Journaliste indépendant, le Lavallois Clément Brault et son confrère Romain Houeix publient un livre sur le mur qui sépare les États-Unis du Mexique, après avoir longé 3 000 km de frontière.
À quand remonte le début de la construction de ce mur ?
Les premières portions ont été érigées en 1994, sous Bill Clinton. George W. Bush et Barack Obama ont poursuivi le mouvement. Pour les frontaliers, la politique de Trump n’est que le prolongement d’une démarche engagée depuis 15 ans. La seule différence, c’est qu’il en a fait un show, un argument de campagne, là où ses prédécesseurs étaient plutôt discrets sur le sujet.
Votre ouvrage s’intitule L’Amexique au pied du mur. Que signifie ce terme ?
Il symbolise la spécificité de cette zone frontalière, ni tout à fait les États-Unis, ni tout à fait le Mexique. C’est le fruit d’une histoire commune qui se traduit par un métissage permanent. Aussi bien dans la langue – on passe sans arrêt de l’anglais à l’espagnol – que dans l’architecture ou la cuisine. La Californie, l’Arizona, le Nouveau-Mexique et le Texas ont appartenu au Mexique jusqu’en 1848. L’héritage hispanique y est très fort.
Comment est né ce projet de livre ?
Tout est parti d’une lecture commune avec mon collègue Romain Houeix, La Griffe du chien, un polar hyperréaliste de Don Winslow dans lequel la frontière américano-mexicaine constitue un personnage à part entière. De fil en aiguille, on a échangé sur le sujet, et lorsque Trump est arrivé au pouvoir, on a eu envie d’aller sur place pour rencontrer les gens. En suivant la frontière, comme on remonte un fleuve, et en franchissant les postes-frontières, vers le sud et vers le nord.
Qu’avez-vous trouvé sur place ?
Beaucoup d’humanité. Tandis que Trump qualifiait les Mexicains de voleurs, de violeurs, d’escaladeurs, et alors même que son discours trouvait un écho dans l’opinion publique, les habitants de cette Amexique souhaitaient, eux, réaffirmer la solidarité. Beaucoup d’Américains vont au Mexique pour aider les migrants, leur donner des vêtements, de quoi manger. Plus on s’éloigne de la frontière, plus l’idée de construire un mur trouve des partisans.
Tous ceux qui y vivent, qu’ils aient ou non voté pour Trump, disent que le mur n’a aucune utilité.
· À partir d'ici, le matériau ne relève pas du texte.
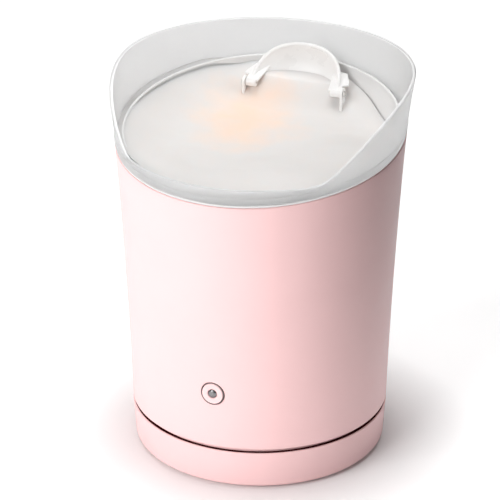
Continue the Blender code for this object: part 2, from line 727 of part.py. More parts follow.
def grip_hood():
    across, along = 18, 3

    def build(mesh):
        rows = []
        for j in range(along + 1):
            rows.append([mesh.verts.new(hood_point(math.pi * (0.02 + 0.96 * i / across), j / along))
                         for i in range(across + 1)])
        for low, high in zip(rows, rows[1:]):
            for i in range(across):
                mesh.faces.new((low[i], low[i + 1], high[i + 1], high[i]))
    hood = place("grip_hood", mesh_from("grip_hood", build), FROSTED)
    skin = hood.modifiers.new("skin", "SOLIDIFY")
    skin.thickness = 0.0016
    skin.offset = 0.0
    rim_route = [hood_point(math.pi * (0.02 + 0.96 * i / across), 0.0)
                 for i in range(across + 1)]
    rim = as_mesh(wire("rim", rim_route, 0.0013, FROSTED))
    add(hood, rim.data)
    bpy.data.objects.remove(rim, do_unlink=True)
    barrels = [(s * 0.0292, HINGE_Y, HINGE_Z) for s in (-1, 1)]
    add(hood, rods("barrels", barrels, 0.0027, 0.0068, "X", 20))
    wings = [(0.0245, -0.0015), (0.0326, -0.0015), (0.0326, 0.0050), (0.0360, 0.0060),
             (0.0354, 0.0095), (0.0314, 0.0188), (0.0215, 0.0200)]
    for side in (-1, 1):
        wing = plate("wing", [[(side * x, y) for x, y in wings]], 0.0014, FROSTED)
        wing.rotation_euler = (WING_TILT, 0, 0)
        wing.location = (0, HINGE_Y, HINGE_Z + 0.0014)
        wing = as_mesh(wing)
        wing.data.transform(wing.matrix_world)
        add(hood, wing.data)
        bpy.data.objects.remove(wing, do_unlink=True)
    cut(hood, rods("bores", barrels, 0.0013, 0.0110, "X", 12))


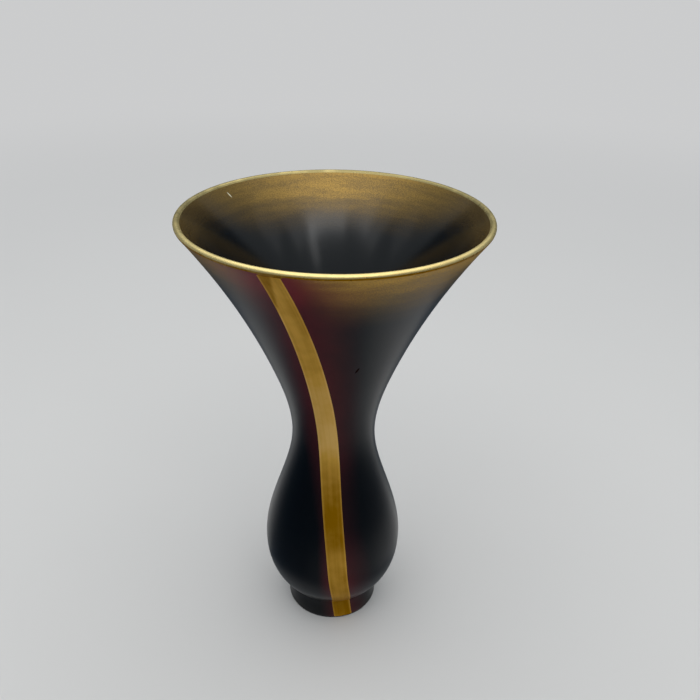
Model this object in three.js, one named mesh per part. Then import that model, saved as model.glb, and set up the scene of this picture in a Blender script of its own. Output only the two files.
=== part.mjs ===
// Lacquered ikebana vase: a trumpet mouth on a bulb-shaped body with a low foot.
// The body is turned in rings that are fitted into each other and glued. A copper water
// liner drops into the throat, an iron weight lies in the bottom, and a gold band runs
// down the front. Millimetres, +Z up, origin in the middle of the foot's underside, and
// the front along -Y.
import * as THREE from "three";

// Outline of the body: height, outer radius, and slope (radius gained per mm of height).
const FOOT_TOP = { z: 18, r: 36.9, slope: 1.03 };
const BELLY = { z: 70, r: 58, slope: 0 };
const WAIST = { z: 177, r: 33.8, slope: 0 };
const THROAT = { z: 241.5, r: 50.1, slope: 0.407 };
const LIP = { z: 356.2, r: 114, slope: 0.725 };
const OUTLINE = [FOOT_TOP, BELLY, WAIST, THROAT, LIP];

// Wall of the body, and the glued sleeves and tongues between its rings.
const WALL = 4.4;
const GLUE_GAP = 0.3;
const SLEEVE_WALL = 2;
const WAIST_SLEEVE = 14;
const BELLY_SLEEVE = 10;
const MOUTH_JOINT = 264;
const TONGUE_INSET = 1.3;
const TONGUE_WIDTH = 1.2;
const TONGUE_HEIGHT = 2;

// Gold lip ring: half round on top, with a short skirt over the end of the wall.
const LIP_THICK = 4.6;
const LIP_SKIRT = 1.2;
const LIP_STEPS = 8;

// Foot, with the tenon, the base disc and the weight in it, and the felt under it.
const CREASE_STEP = 0.4;
const FOOT_SPLAY = 2.1;
const FOOT_HOLLOW = 0.6;
const FOOT_WALL = 3.2;
const FOOT_LEDGE = 3;
const TENON_WALL = 4;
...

Est-ce que le mur est efficace ?
Non. Même les border-patrols nous confiaient son inefficacité. Sans agents ni caméras, il est facile à franchir. Beaucoup parviennent à passer, même si le risque demeure. Je pense au désert de Sonora, en Arizona, un secteur aussi grand que l’Italie, où les températures dépassent facilement les 40 degrés. Entre 1999 et 2018, au-moins 3 500 décès y ont été dénombrés.
Comment votre démarche a-t-elle été perçue sur place ?
Elle a beaucoup intéressé les gens. Au Texas, nous avons été accueillis de façon très bienveillante. Nous étions bien loin de l’image du Texan bourru, pistolet à la ceinture, un peu cow-boy. Une fois qu’on a gagné leur confiance, les gens sont vraiment sympas. Ça nous a réconciliés avec eux. On est tombés amoureux de ces Américains-là. Côté mexicain, on a aussi ressenti une grande hospitalité. Humainement, nous avons vécu une très belle expérience.
L’Amexique au pied du mur, enquête au cœur d’un fantasme, aux éditions Autrement, 288 pages.